周末,我们几个小孩赶着鹅群下了涧洼。涧洼有一块刚收割完的花草田,这块田很大,正盛满水泡田准备犁翻,田边一些青草郁郁葱葱。旁边稻田里秧苗碧绿碧绿,花草田四周有高高的田埂挡着,鹅儿们不会轻易上去吃秧苗。我们把鹅放在田里,任它们自由活动,任它们混在一起,毋庸顾忌。这田里的水很浅,只够淹没小腿肚子。而且田泥不烂,脚踩在上面不会陷入泥内。这真是个得天独厚的戏水之地!我们脱下衣服下田洗澡,尽情地在水里游来游去。什么打水仗啊,倒水啊(就是站着直挺挺地让自己倒在水里)、翻筋斗啊。我们尖叫,我们喝彩,不管这田里是清水还是泥浆,也不管水被弄得多么的脏,只管疯狂地把水打在对方那光溜溜的身上、脸上。那场面真是快乐无比。就这样,我们在这田里胡闹了很长时间。

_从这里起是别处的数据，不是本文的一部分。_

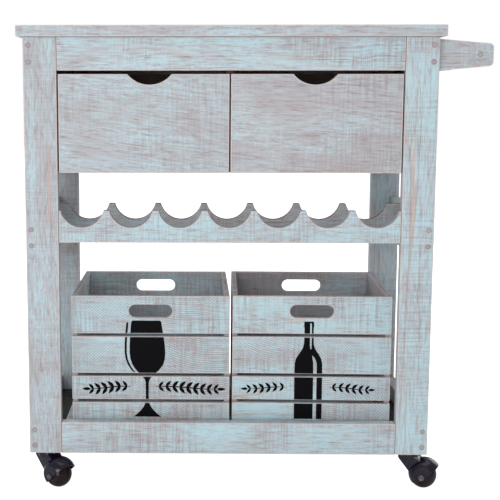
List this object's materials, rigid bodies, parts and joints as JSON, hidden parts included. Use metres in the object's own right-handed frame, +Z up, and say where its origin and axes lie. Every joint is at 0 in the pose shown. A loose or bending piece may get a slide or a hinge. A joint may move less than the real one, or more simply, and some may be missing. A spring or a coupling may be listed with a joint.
{
  "type": "bar cart",
  "caption": "Whitewashed wooden bar cart on ball casters, with drawers, a scalloped bottle rack, a slatted shelf with lift-out crates and a push handle at one end.",
  "frame": {"origin": "on the floor, at the middle of the cart's outline with its handle", "axes": "+X to the right along the front, towards the handle; +Y from the front to the back; +Z up"},
  "size_m": [0.858, 0.4244, 0.859],
  "materials": {
    "painted_wood": "brushed light blue wash over brown wood, matte",
    "washed_wood": "thin grey-mauve wash over brown wood, matte",
    "inner_wood": "raw and thinly washed wood, matte",
    "hood_plastic": "black, satin gloss",
    "ball_plastic": "very dark brown, glossy",
    "zinc_steel": "zinc plated"
  },
  "bodies": {
    "cart": {"leg_front_left": "painted_wood", "leg_front_right": "painted_wood", "leg_back_left": "painted_wood", "leg_back_right": "painted_wood", "screw_plugs": "inner_wood", "worktop": "painted_wood", "apron_front": "painted_wood", "apron_back": "painted_wood", "apron_left": "painted_wood", "apron_right": "painted_wood", "back_panel": "inner_wood", "side_panel_left": "painted_wood", "side_panel_right": "painted_wood", "drawer_divider": "inner_wood", "drawer_runners": "inner_wood", "rack_rail_front": "painted_wood", "rack_rail_rear": "painted_wood", "rack_side_left": "painted_wood", "rack_side_right": "painted_wood", "base_rail_front": "painted_wood", "base_rail_back": "painted_wood", "base_rail_left": "painted_wood", "base_rail_right": "painted_wood", "shelf_cleats": "inner_wood", "shelf_slats": "washed_wood", "corner_blocks": "inner_wood", "handle_arm_front": "washed_wood", "handle_arm_back": "washed_wood", "handle_bar": "washed_wood", "caster_plates": "zinc_steel", "caster_screws": "zinc_steel"},
    "drawer_left": {"drawer_left_front": "washed_wood", "drawer_left_sides": "inner_wood", "drawer_left_back": "inner_wood", "drawer_left_bottom": "inner_wood"},
    "drawer_right": {"drawer_right_front": "washed_wood", "drawer_right_sides": "inner_wood", "drawer_right_back": "inner_wood", "drawer_right_bottom": "inner_wood"},
    "crate_left": {"crate_left_front": "painted_wood", "crate_left_sides": "painted_wood", "crate_left_back": "painted_wood", "crate_left_bottom": "painted_wood"},
    "crate_right": {"crate_right_front": "painted_wood", "crate_right_sides": "painted_wood", "crate_right_back": "painted_wood", "crate_right_bottom": "painted_wood"},
    "swivel_front_left": {"caster_hood_front_left": "hood_plastic", "caster_axle_front_left": "zinc_steel"},
    "wheel_front_left": {"caster_ball_front_left": "ball_plastic"},
    "swivel_front_right": {"caster_hood_front_right": "hood_plastic", "caster_axle_front_right": "zinc_steel"},
    "wheel_front_right": {"caster_ball_front_right": "ball_plastic"},
    "swivel_back_left": {"caster_hood_back_left": "hood_plastic", "caster_axle_back_left": "zinc_steel"},
    "wheel_back_left": {"caster_ball_back_left": "ball_plastic"},
    "swivel_back_right": {"caster_hood_back_right": "hood_plastic", "caster_axle_back_right": "zinc_steel"},
    "wheel_back_right": {"caster_ball_back_right": "ball_plastic"}
  },
  "joints": [
    {"name": "drawer_left_slide", "type": "slide", "parent": "cart", "child": "drawer_left", "axis": [0, -1, 0], "range_m": [0, 0.25]},
    {"name": "drawer_right_slide", "type": "slide", "parent": "cart", "child": "drawer_right", "axis": [0, -1, 0], "range_m": [0, 0.25]},
    {"name": "crate_left_lift", "type": "slide", "parent": "cart", "child": "crate_left", "axis": [0, 0, 1], "range_m": [0, 0.1]},
    {"name": "crate_right_lift", "type": "slide", "parent": "cart", "child": "crate_right", "axis": [0, 0, 1], "range_m": [0, 0.1]},
    {"name": "swivel_front_left_turn", "type": "hinge", "parent": "cart", "child": "swivel_front_left", "pos_m": [-0.388, -0.164, 0.0611], "axis": [0, 0, 1], "continuous": true},
    {"name": "wheel_front_left_spin", "type": "hinge", "parent": "swivel_front_left", "child": "wheel_front_left", "pos_m": [-0.36524, -0.18115, 0.025], "axis": [0.6018, 0.7986, 0], "continuous": true},
    {"name": "swivel_front_right_turn", "type": "hinge", "parent": "cart", "child": "swivel_front_right", "pos_m": [0.298, -0.164, 0.0611], "axis": [0, 0, 1], "continuous": true},
    {"name": "wheel_front_right_spin", "type": "hinge", "parent": "swivel_front_right", "child": "wheel_front_right", "pos_m": [0.32495, -0.17328, 0.025], "axis": [0.3256, 0.9455, 0], "continuous": true},
    {"name": "swivel_back_left_turn", "type": "hinge", "parent": "cart", "child": "swivel_back_left", "pos_m": [-0.388, 0.164, 0.0611], "axis": [0, 0, 1], "continuous": true},
    {"name": "wheel_back_left_spin", "type": "hinge", "parent": "swivel_back_left", "child": "wheel_back_left", "pos_m": [-0.36524, 0.18115, 0.025], "axis": [-0.6018, 0.7986, 0], "continuous": true},
    {"name": "swivel_back_right_turn", "type": "hinge", "parent": "cart", "child": "swivel_back_right", "pos_m": [0.298, 0.164, 0.0611], "axis": [0, 0, 1], "continuous": true},
    {"name": "wheel_back_right_spin", "type": "hinge", "parent": "swivel_back_right", "child": "wheel_back_right", "pos_m": [0.32495, 0.17328, 0.025], "axis": [-0.3256, 0.9455, 0], "continuous": true}
  ]
}
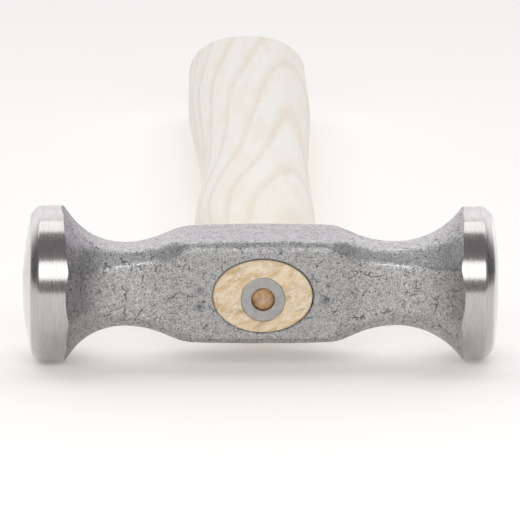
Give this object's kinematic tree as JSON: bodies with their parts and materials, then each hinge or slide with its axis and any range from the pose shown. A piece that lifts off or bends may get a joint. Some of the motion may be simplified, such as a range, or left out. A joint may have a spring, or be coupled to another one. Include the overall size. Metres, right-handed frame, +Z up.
{
  "type": "farrier's rounding hammer",
  "caption": "Double-faced rounding hammer: forged steel head with one domed and one flat round face on waisted necks, ash handle held in the oval eye by a steel ring wedge.",
  "frame": {"origin": "middle of the footprint, on the surface that the hammer lies on", "axes": "+X along the head from the domed face to the flat face, +Y along the handle from the head to the butt, +Z up from cheek to cheek"},
  "size_m": [0.135, 0.3674, 0.0445],
  "materials": {
    "head_steel": "forged and shot-blasted grey, with both rims and faces ground bright",
    "ash": "pale ash, sanded and lightly oiled, tan end grain",
    "wedge_steel": "matt machined steel"
  },
  "bodies": {
    "root": {"head": "head_steel", "handle": "ash", "ring_wedge": "wedge_steel"}
  },
  "joints": []
}
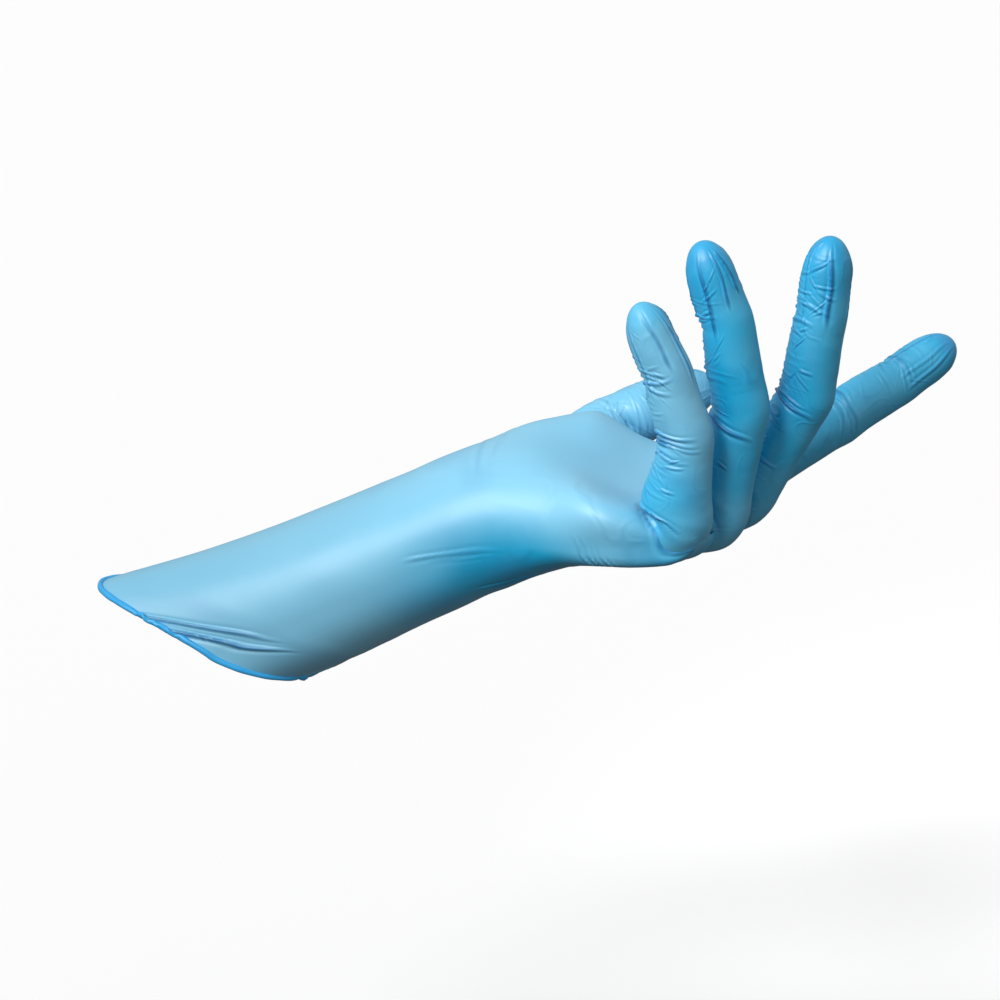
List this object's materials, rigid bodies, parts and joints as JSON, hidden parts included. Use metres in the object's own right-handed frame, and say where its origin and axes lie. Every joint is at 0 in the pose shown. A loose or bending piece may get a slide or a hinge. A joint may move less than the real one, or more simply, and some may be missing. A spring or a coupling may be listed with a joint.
{
  "type": "disposable glove",
  "caption": "Long-cuffed disposable nitrile glove in its worn shape, left hand, with a rolled bead at the cuff and stalls that bend at every finger joint",
  "frame": {"origin": "the middle of the cuff's slanted opening", "axes": "+X from the cuff towards the fingertips along the hand, +Y towards the thumb, +Z towards the palm side"},
  "size_m": [0.2999, 0.1231, 0.1673],
  "materials": {
    "film": "matt dipped nitrile film",
    "bead": "rolled nitrile bead"
  },
  "bodies": {
    "sleeve_body": {"sleeve": "film", "cuff_bead": "bead", "wrist_section": "film"},
    "palm_body": {"palm": "film", "index_knuckle": "film", "middle_knuckle": "film", "ring_knuckle": "film", "little_knuckle": "film", "thumb_root": "film"},
    "index_near_body": {"index_near_stall": "film", "index_mid_joint": "film"},
    "index_mid_body": {"index_mid_stall": "film", "index_end_joint": "film"},
    "index_tip_body": {"index_tip": "film"},
    "middle_near_body": {"middle_near_stall": "film", "middle_mid_joint": "film"},
    "middle_mid_body": {"middle_mid_stall": "film", "middle_end_joint": "film"},
    "middle_tip_body": {"middle_tip": "film"},
    "ring_near_body": {"ring_near_stall": "film", "ring_mid_joint": "film"},
    "ring_mid_body": {"ring_mid_stall": "film", "ring_end_joint": "film"},
    "ring_tip_body": {"ring_tip": "film"},
    "little_near_body": {"little_near_stall": "film", "little_mid_joint": "film"},
    "little_mid_body": {"little_mid_stall": "film", "little_end_joint": "film"},
    "little_tip_body": {"little_tip": "film"},
    "thumb_near_body": {"thumb_near_stall": "film", "thumb_end_joint": "film"},
    "thumb_tip_body": {"thumb_tip": "film"}
  },
  "joints": [
    {"name": "wrist_flex", "type": "hinge", "parent": "sleeve_body", "child": "palm_body", "pos_m": [0.10246, 0, 0.04997], "axis": [0, -1, 0], "range_deg": [-40, 75], "stiffness_Nm_per_rad": 0.25, "deforming": ["wrist_section"]},
    {"name": "index_knuckle_flex", "type": "hinge", "parent": "palm_body", "child": "index_near_body", "pos_m": [0.18446, 0.032, 0.05597], "axis": [0.5299, -0.848, 0], "range_deg": [-28, 36], "stiffness_Nm_per_rad": 0.03, "deforming": ["index_knuckle"]},
    {"name": "index_middle_flex", "type": "hinge", "parent": "index_near_body", "child": "index_mid_body", "pos_m": [0.217, 0.05233, 0.07306], "axis": [0.5299, -0.848, 0], "range_deg": [-4, 70], "stiffness_Nm_per_rad": 0.012, "deforming": ["index_mid_joint"]},
    {"name": "index_end_flex", "type": "hinge", "parent": "index_mid_body", "child": "index_tip_body", "pos_m": [0.23714, 0.06492, 0.08363], "axis": [0.5299, -0.848, 0], "range_deg": [-5, 37], "stiffness_Nm_per_rad": 0.006, "deforming": ["index_end_joint"]},
    {"name": "middle_knuckle_flex", "type": "hinge", "parent": "palm_body", "child": "middle_near_body", "pos_m": [0.18546, 0.011, 0.05297], "axis": [0, -1, 0], "range_deg": [-66, 28], "stiffness_Nm_per_rad": 0.03, "deforming": ["middle_knuckle"]},
    {"name": "middle_middle_flex", "type": "hinge", "parent": "middle_near_body", "child": "middle_mid_body", "pos_m": [0.20753, 0.011, 0.09447], "axis": [0, -1, 0], "range_deg": [-23, 64], "stiffness_Nm_per_rad": 0.012, "deforming": ["middle_mid_joint"]},
    {"name": "middle_end_flex", "type": "hinge", "parent": "middle_mid_body", "child": "middle_tip_body", "pos_m": [0.21184, 0.011, 0.12517], "axis": [0, -1, 0], "range_deg": [-8, 39], "stiffness_Nm_per_rad": 0.006, "deforming": ["middle_end_joint"]},
    {"name": "ring_knuckle_flex", "type": "hinge", "parent": "palm_body", "child": "ring_near_body", "pos_m": [0.17846, -0.011, 0.05397], "axis": [0, -1, 0], "range_deg": [-83, 11], "stiffness_Nm_per_rad": 0.03, "deforming": ["ring_knuckle"]},
    {"name": "ring_middle_flex", "type": "hinge", "parent": "ring_near_body", "child": "ring_mid_body", "pos_m": [0.18667, -0.011, 0.09618], "axis": [0, -1, 0], "range_deg": [-24, 63], "stiffness_Nm_per_rad": 0.012, "deforming": ["ring_mid_joint"]},
    {"name": "ring_end_flex", "type": "hinge", "parent": "ring_mid_body", "child": "ring_tip_body", "pos_m": [0.18128, -0.011, 0.12671], "axis": [0, -1, 0], "range_deg": [-12, 35], "stiffness_Nm_per_rad": 0.006, "deforming": ["ring_end_joint"]},
    {"name": "little_knuckle_flex", "type": "hinge", "parent": "palm_body", "child": "little_near_body", "pos_m": [0.16846, -0.032, 0.05697], "axis": [0, -1, 0], "range_deg": [-92, 7], "stiffness_Nm_per_rad": 0.03, "deforming": ["little_knuckle"]},
    {"name": "little_middle_flex", "type": "hinge", "parent": "little_near_body", "child": "little_mid_body", "pos_m": [0.16972, -0.032, 0.09295], "axis": [0, -1, 0], "range_deg": [-22, 55], "stiffness_Nm_per_rad": 0.012, "deforming": ["little_mid_joint"]},
    {"name": "little_end_flex", "type": "hinge", "parent": "little_mid_body", "child": "little_tip_body", "pos_m": [0.16299, -0.032, 0.11495], "axis": [0, -1, 0], "range_deg": [-14, 33], "stiffness_Nm_per_rad": 0.006, "deforming": ["little_end_joint"]},
    {"name": "thumb_base_flex", "type": "hinge", "parent": "palm_body", "child": "thumb_near_body", "pos_m": [0.13246, 0.045, 0.06497], "axis": [0.5684, -0.4936, -0.6582], "range_deg": [-25, 25], "stiffness_Nm_per_rad": 0.02, "deforming": ["thumb_root"]},
    {"name": "thumb_end_flex", "type": "hinge", "parent": "thumb_near_body", "child": "thumb_tip_body", "pos_m": [0.15446, 0.057, 0.07497], "axis": [0.3976, -0.5505, -0.734], "range_deg": [-15, 55], "stiffness_Nm_per_rad": 0.008, "deforming": ["thumb_end_joint"]}
  ]
}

太阳渐渐向西山偏去,洗澡的乐子才开始冷却。我回到田埂上寻找衣服,忽然发现腿肚子上粘着一个软绵绵的蚂蝗,我顿时惊慌失措,不敢用手碰它。我把腿伸在田里使劲划水,试图用水冲掉蚂蝗,可它紧紧地贴在腿上纹丝不动。我急得心里直跳,咬紧牙关用手捏着蚂蝗往下拉,而它身上似乎粘糊糊的很滑溜,我不自主地有些恶心。我咬牙眯眼,不敢看它,摸索着用力捏住那让人肉麻的软体,可是越拉越长,尖端却深深地吸在腿肚子里面。我吓得不知所措,大声地一边哭。一边一个劲地把腿肚子按到田埂的青草地上,使
劲地擦拭,一次,一次,又一次,终于,蚂蝗擦掉了。腿肚子那块皮肤擦得通红,火辣辣的直痛。在蚂蝗的尖端处留下一个点状小孔,流血不止。
蚂蝗掉了,心里仍有余悸。我紧张地在周身到处张望,担心还会有蚂蝗在我身上。慢慢地我平静下来。我小心翼翼地从田里拘水,把身子洗洗干净,把脚上的泥洗掉。忽然发现左脚小脚丫内又一条蚂蝗。我吓得一声尖叫,因为它粘在脚趾间,无法擦拭下来。我再次咬紧牙关,眯着双眼,为了避免蚂蝗的软体打滑,拼死一般的用指甲捏着蚂蝗往下拉,蚂蝗的身体被拉得很长,可是它的尖端紧紧地吸在肉里不肯下来,我仍旧持续不放,终于它放口被拔了出来。我大声嚎啕起来,几乎吓得两眼发黑,浑身直冒冷汗,仿佛失去了知觉一般。
回到家里,腿肚子和小脚丫处还在慢慢地流着血。说不准,我身体的哪个地方还有蚂蝗没有弄出来。我还听说蚂蝗要是使劲拔时,被拉断的尖端要是留在肉里面,就会在肉里面生成很多小蚂蝗,然后在身体里面长期吸血,并四处游走。我越想越害怕。我一直在担心,那两条蚂蝗的尖端是否还在我的身体内。
从那以后,我再也不敢下水洗澡了。